Loretta had hit Chuck with a three feet section of two by four that was left in the corner for carrying the big iron cooking pot when it got too hot. And she’d hit him good and solid, right on the left temple, the worst place to hit a man on his head.
That night, after Aunt Mary’s husband had gone to fetch the doc from town and he’d stitched him up and cleaned the wound and told them to keep an eye on him because, “there wasn’t much else they could do ‘ceptin they wanted to take him to the hospital in Mobile, assuming they had some money to pay for it,” which they didn’t, Nadine went back to her piano playing and said it’s outta my hands now. Her sisters watched with disbelief as she turned her back on her only boy and walked out of the dark bedroom near the back of the little house.

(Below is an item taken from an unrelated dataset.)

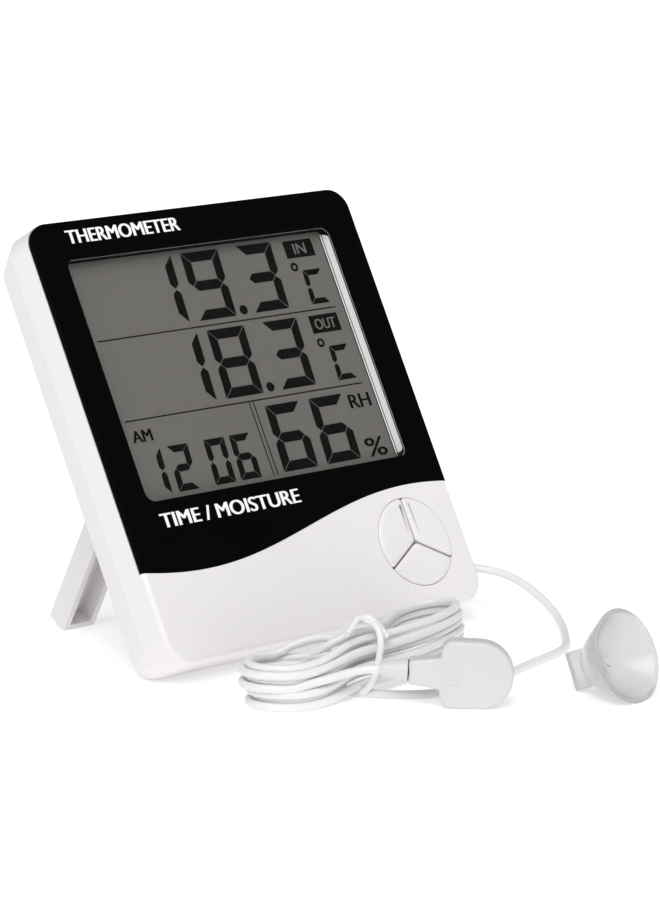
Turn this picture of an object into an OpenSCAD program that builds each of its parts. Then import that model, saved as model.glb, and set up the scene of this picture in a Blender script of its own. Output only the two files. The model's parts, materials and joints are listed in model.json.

They looked at each other, eyes full of question and grief and more question while the husbands went outside to get the bottle and smoke and try to forget.
Out in the living room, they all heard it — a thick, dark sound played in a minor key; brooding, horrible music they’d never heard the likes of. It was beyond the sadness of blues. It was an evil vibration of the thick wires inside of the piano. A devil’s sound.
And Loretta stroked Charlie’s clammy brow, dabbing her eyes with the edge of a soiled rag left by the doc, adding red war paint to her dark, puffy cheeks. Loretta listened to the now-rhythmic breathing of Charlie, a sound that comforted her and lay opposed to the disturbing and discordant keys that Nadine welled up from the deepest of places that even her sister didn’t know hid such dark vibrations. And she prayed.
“Oh dear Lord, I’s as sorry as I ever bin in ma’ whole life. Take me Lord and leave this man and then if there’s anything left in my account please Lord take that devil sound out of Nadine a’fore it attracts the real thing hisself.”
And the men outside behind the house shook their heads and lowered their eyes but still drank hard enough to say out loud and to each other that alotta things jus’ ain’t right.